Qui est ce fils célèbre et comment connaît-on cette histoire ?
Il y a quelques années, Rav Dan Segal de Bnei Brak se rendit à Vienne. Il avait consulté les archives de la communauté juive et c’est ainsi qu’il avait lu cette histoire du Rabbi de Kapishnitz et de la jeune fille issue d’une famille Schiff. Il effectua d’autres recherches et cela l’amena à un rabbin de Bnei Brak, quelqu’un qu’il connaissait bien.
Effectivement, la promesse du Rabbi de Kapishnitz s’était réalisée, se dit Rav Segal.
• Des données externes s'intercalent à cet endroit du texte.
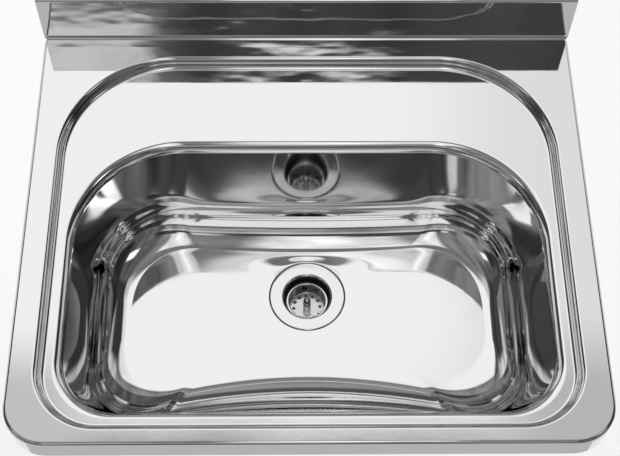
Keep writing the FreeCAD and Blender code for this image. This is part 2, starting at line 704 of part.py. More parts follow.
stemHole = newSketch(cup, "StemHole", "XY_Plane", f"{plateTop} + {cutPast}")
circle(stemHole, "0", "0", "stemRadius + stemClearance")
pocket(cup, stemHole, f"cupSheet + 2 * {cutPast}")
finishWaste(cup, "strainer_cup")

finishWaste(ring("CupSeal", f"{cupOuter} + sealFit", f"{cupRim} - sealFit", rimUnder,
                 f"{rimUnder} - cupSealThickness"), "cup_seal")

knobCentre = f"({plateTop} + knobHeight)"
neckEnd = f"({knobCentre} - sqrt(knobRadius ^ 2 - postNeckRadius ^ 2))"
postTop = f"({plateTop} + postHeight)"
stemEnd = "(-spiderDepth - spiderHeight - stemExtra)"
post = turned("Post", [
    ("0", stemEnd),
    ("stemRadius", stemEnd),
    ("stemRadius", plateTop),
    ("postRadius", plateTop),
    ("postRadius", f"{postTop} - postRounding"),
    ("postRadius - postRounding", postTop, "postRounding", 1),
    ("postNeckRadius", postTop),
    ("postNeckRadius", neckEnd),
    ("0", neckEnd),
])
finishWaste(post, "strainer_post")

knob = turned("Knob", [
    ("postNeckRadius", neckEnd),
    ("knobRadius", knobCentre, "knobRadius", 1),
    ("0", f"{knobCentre} + knobRadius", "knobRadius", 1),
    ("0", neckEnd),
])
finishWaste(knob, "strainer_knob")

stemBore = "(stemRadius + stemFit)"
washerUnder = f"({plateUnder} - postWasherThickness)"
finishWaste(ring("PostWasher", stemBore, "postWasherRadius", plateUnder, washerUnder), "post_washer")
finishWaste(hexNut("PostNut", "postNutFlats", stemBore, washerUnder, "postNutHeight"), "post_nut")

# ---------------------------------------------------------------- brackets and their fixings
# The right bracket is drawn and the left one is its mirror image. A stud stands at the middle of
# the origin while it is drawn, so that four copies can be set out with their washers and nuts.

webInner = f"({recessSide} + bracketGap)"
webOuter = f"({webInner} + bracketSheet)"
flangeEdge = "(deckWidth / 2 - apronRadius - bracketEdgeGap)"
flangeTop = "(-sheetThickness)"
flangeUnder = f"({flangeTop} - bracketSheet)"
bracket = newBody("Bracket")
web = newSketch(bracket, "BracketWeb", "YZ_Plane", webInner)
closedPath(web, [
    ("0", "-bracketHeight"),
    ("-bracketToe", "-bracketHeight"),
    ("-bracketLength", f"{flangeTop} - bracketNose"),
    ("-bracketLength", flangeTop),
    ("-returnDepth - foldRadius - sheetThickness", flangeTop),
    ("-returnDepth - foldRadius - sheetThickness", "-bracketTopGap"),
    ("0", "-bracketTopGap"),
])
pad(bracket, web, "bracketSheet")
top = newSketch(bracket, "BracketTop", "XY_Plane", flangeUnder)
closedPath(top, [
    (webInner, "-bracketLength"),
    (flangeEdge, "-bracketLength"),
    (flangeEdge, "-returnDepth - foldRadius - sheetThickness"),
    (webInner, "-returnDepth - foldRadius - sheetThickness"),
])
pad(bracket, top, "bracketSheet")
wallFlange = newSketch(bracket, "BracketWall", "XZ_Plane")
closedPath(wallFlange, [
    (f"{webOuter} - bracketWallFlange", "-bracketHeight"),
    (webOuter, "-bracketHeight"),
    (webOuter, "-bracketTopGap"),
    (f"{webOuter} - bracketWallFlange", "-bracketTopGap"),
])
pad(bracket, wallFlange, "bracketSheet")


def alongLine(edge, axis, wanted):
    """Whether an edge is straight, runs along one axis and passes a test on its middle."""
    if not isinstance(edge.Curve, (Part.Line, Part.LineSegment)):
        return False
    span = edge.Vertexes[-1].Point - edge.Vertexes[0].Point
    return abs(abs(span[axis]) - span.Length) < 1e-6 and wanted(edge.CenterOfMass)


def near(number, expression):
    return abs(number - value(expression)) < 0.01


fillet(bracket, "OuterBends", "bracketBend", lambda edge:
       alongLine(edge, 1, lambda at: near(at.x, webInner) and near(at.z, flangeTop))
       or alongLine(edge, 2, lambda at: near(at.x, webOuter) and near(at.y, "0")))
fillet(bracket, "InnerBends", "bracketBend - bracketSheet", lambda edge:
       alongLine(edge, 1, lambda at: near(at.x, webOuter) and near(at.z, flangeUnder))
       or alongLine(edge, 2, lambda at: near(at.x, webInner) and near(at.y, "-bracketSheet")))
fillet(bracket, "FlangeCorner", "bracketCorner", lambda edge:
       alongLine(edge, 2, lambda at: near(at.y, "-bracketLength") and near(at.x, flangeEdge)))
fillet(bracket, "WallCorners", "bracketCorner", lambda edge:
       alongLine(edge, 1, lambda at: near(at.x, f"{webOuter} - bracketWallFlange")))
screwHoles = newSketch(bracket, "WallScrewHoles", "XZ_Plane", f"-{cutPast}")
for turn in (1, -1):
    circle(screwHoles, f"{webOuter} - fixingInset", f"-fixingDrop + ({turn}) * fixingPitch / 2",
           "fixingHoleRadius")
pocket(bracket, screwHoles, f"bracketSheet + 2 * {cutPast}", reverse=True)
studAcross = f"({flangeEdge} - studEdgeGap)"
studHoles = newSketch(bracket, "StudHoles", "XY_Plane", "0")
for step in (0, 1):
    circle(studHoles, studAcross, f"-studBackDistance - {step} * studPitch", "studRadius + studClearance")
pocket(bracket, studHoles, f"sheetThickness + bracketSheet + {cutPast}")
finish(bracket, "wall_bracket_right")

mirrored = doc.addObject("Part::Mirroring", "BracketMirror")
mirrored.Source = bracket
mirrored.Normal = Vector(1, 0, 0)
doc.recompute()
mirrored.Label = "wall_bracket_left"
finished.append(mirrored)


def fourOf(name, label, body):
    """Copies of one body at the four studs, as one group of separate solids."""
    doc.recompute()
    places = [Vector(sign * value(studAcross), value(f"-studBackDistance - {step} * studPitch"), 0)
              for sign in (1, -1) for step in (0, 1)]
    group = doc.addObject("Part::Feature", name)
    group.Shape = Part.makeCompound([body.Shape.translated(spot) for spot in places])
    return finish(group, label)


studWasherTop = flangeUnder
springTop = f"({studWasherTop} - studWasherThickness)"
studNutTop = f"({springTop} - springHeight)"
nutBore = "(studRadius + nutClearance)"
studEnd = f"({flangeTop} - studLength)"
stud = turned("Stud", [("0", studEnd), ("studRadius", studEnd), ("studRadius", flangeTop), ("0", flangeTop)])
fourOf("Studs", "deck_studs", stud)
fourOf("StudWashers", "stud_washers",
       ring("StudWasher", "studRadius + studClearance", "studWasherRadius", studWasherTop, springTop))
spring = ring("SpringWasher", nutBore, "springRadius", springTop, studNutTop)
slit = newSketch(spring, "SpringSlit", "XY_Plane", springTop)
slitEnd = f"(springRadius + {cutPast})"
closedPath(slit, [("0", "-springSlit / 2"), (slitEnd, "-springSlit / 2"),
                  (slitEnd, "springSlit / 2"), ("0", "springSlit / 2")])
pocket(spring, slit, "springHeight")
fourOf("SpringWashers", "spring_washers", spring)
fourOf("StudNuts", "stud_nuts",
       hexNut("StudNut", "studNutFlats", nutBore, studNutTop, "studNutHeight"))

# ---------------------------------------------------------------- checks and files

doc.recompute()
for item in doc.Objects:
    if "Invalid" in item.State or "Error" in item.State:
        raise RuntimeError(f"{item.Name} did not build: {item.State}")
os.makedirs("parts", exist_ok=True)
for piece in finished:
    shape = piece.Shape
    if shape.isNull() or not shape.isValid() or not shape.Solids:
        raise RuntimeError(f"{piece.Label} is not a sound solid")
    shape.exportStep(f"parts/{piece.Label}.step")
    print(f"{piece.Label}: {len(shape.Solids)} solid(s), {shape.Volume / 1000:.2f} cm3")
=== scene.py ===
import json
import math
import bmesh
import bpy
import numpy as np
from mathutils import Matrix, Vector
from mathutils.geometry import delaunay_2d_cdt, tessellate_polygon


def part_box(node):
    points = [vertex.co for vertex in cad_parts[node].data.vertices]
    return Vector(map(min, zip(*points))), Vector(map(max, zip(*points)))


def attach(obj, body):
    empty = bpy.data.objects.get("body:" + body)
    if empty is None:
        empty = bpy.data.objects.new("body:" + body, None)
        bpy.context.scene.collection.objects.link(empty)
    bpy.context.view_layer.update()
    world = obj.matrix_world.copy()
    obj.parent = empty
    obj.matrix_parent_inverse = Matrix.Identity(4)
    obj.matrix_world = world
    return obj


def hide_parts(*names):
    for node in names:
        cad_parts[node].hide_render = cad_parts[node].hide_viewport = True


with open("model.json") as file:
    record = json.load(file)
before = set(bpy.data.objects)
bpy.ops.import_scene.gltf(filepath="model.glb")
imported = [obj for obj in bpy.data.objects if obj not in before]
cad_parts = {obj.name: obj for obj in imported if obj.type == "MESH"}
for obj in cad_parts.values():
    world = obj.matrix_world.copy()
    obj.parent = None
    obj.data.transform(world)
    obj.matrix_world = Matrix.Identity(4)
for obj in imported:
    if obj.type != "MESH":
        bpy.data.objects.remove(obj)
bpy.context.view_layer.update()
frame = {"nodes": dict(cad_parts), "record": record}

mm = 0.001
basinBody = "basin"
strainerBody = "strainer"
quarter = math.pi / 2
tiny = 1e-6     # a radius or a bow below this counts as none


def newMaterial(name, color, metallic, roughness):
    material = bpy.data.materials.new(name)
    material.use_nodes = True
    shader = material.node_tree.nodes["Principled BSDF"]
    shader.inputs["Base Color"].default_value = (*color, 1)
    shader.inputs["Metallic"].default_value = metallic
    shader.inputs["Roughness"].default_value = roughness
    return material, material.node_tree.nodes, material.node_tree.links, shader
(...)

Il raconta alors à Rav Chmouel Wosner l’histoire de sa propre mère ! Le vénérable rabbin, stupéfait, expliqua qu’il n’avait jamais entendu parler de cet épisode mais qu’il se souvenait que, lorsqu’il était enfant, sa mère lui répétait souvent : «Etudie bien la Torah, mon fils, tu ne peux pas t’imaginer quel sacrifice j’ai consenti pour ton éducation juive !».

Rav Wosner habite à Bnei Brak, il a rédigé de nombreux ouvrages de Hala’ha, en particulier celui par lequel il est le mieux connu : «Chévet Lévi». Il s’est une fois rendu chez le Rabbi de Loubavitch qui le reçut en audience privée. A la fin de l’audience, Rav Wosner demanda au Rabbi : «Quel est le rôle d’un Rav et d’un guide en Israël ?». Le Rabbi répondit : «Faire prendre conscience aux gens qu’il y a un guide dans la ville !».
De tous les coins du monde, on appelle Rav Wosner pour résoudre des problèmes de loi juive. Il a plus de 80 ans et ses nombreux descendants sont eux-mêmes devenus des sommités dans le monde de la Hala’ha et des responsables communautaires.